Following the recommendations of the aforesaid Committee, the Government of India has since amended the Chartered Accountants Act, 1949 and set up an independent Quality Review Board(QRB).

4. Before we respond to specific observations, it is important for us to state that the Institute of Chartered Accountants of India (ICAI) has been set-up under the Chartered Accountants Act, 1949 to regulate the profession of Chartered Accountants in India. For this purpose, the Council of the ICAI comprising of eight nominees of Government of India has established number of Boards and Committees to address regulatory and developmental issues such as technical competence, ethical and independence issues, accounting standards, auditing standards, continuing professional development, etc. Some of the important Committee(s)/Board(s) are:

  • Examination Committee
  • Disciplinary Committee (Now Board of Discipline)
  • counting Standards Board
  • Auditing and Assurance Standards Board
  • Financial Report Review Board
  • Peer Review Board
  • Continuing Professional Education Committee
  • Research Committee

5. That besides, the ICAI is addressing contemporary developments in area of Public Finance, Accounting for NGOs, Government Accounting Reforms to mark its contribution beyond the Corporate world. It through its internationally bench marked qualification and training system has developed a cadre of over 145000 members who have been serving the nation either as practicing accountants or being part of the corporate world and has over 350,000 students pursuing Chartered Accountancy Course at its various stages. Today, the ICAI is the second largest accounting body worldwide and a prominent one playing a pivotal role in all international fora on accounting including the standard-setting bodies.

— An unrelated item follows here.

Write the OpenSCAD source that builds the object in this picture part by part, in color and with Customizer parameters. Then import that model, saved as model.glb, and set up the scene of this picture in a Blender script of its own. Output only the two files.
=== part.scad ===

First of all we respond to the need for setting up of an Oversight body on the pattern of PCAOB of the United States recommended in the Draft Report as under:

6. Having regard to developments in early 2000 and deliberations of the Naresh Chandra Committee, the ICAI suo motu established the Peer Review Board in April 2002 (Naresh Chandra Committee submitted its Report in August 2002) comprising of members of the Council, representative from the Ministry of Corporate Affairs, the IRDA, the SEBI and the industry. A scrutiny of the Institute’s proceedings would conclusively establish that the process of establishing such an oversight mechanism was under active consideration since 1997. The process of peer review formulated by the ICAI is an amalgam of best of the international practices and as such it is only those individuals who have got requisite experience and skills , are appointed as reviewers. The peer review process covers all Practice Units in the country and follows an appropriate combination of cycle approach and risk-based approach keeping in public interest perspective.

7. Recently, SEBI’s Committee on Disclosures and Accounting Standards (SCODA) recommended that in view of the public funds involved, audit of listed companies should be carried out by those auditors only who have undergone peer review. The said recommendation of SCODA has been accepted by the Council of the Institute. Such recommendation substantiates the value of peer review process.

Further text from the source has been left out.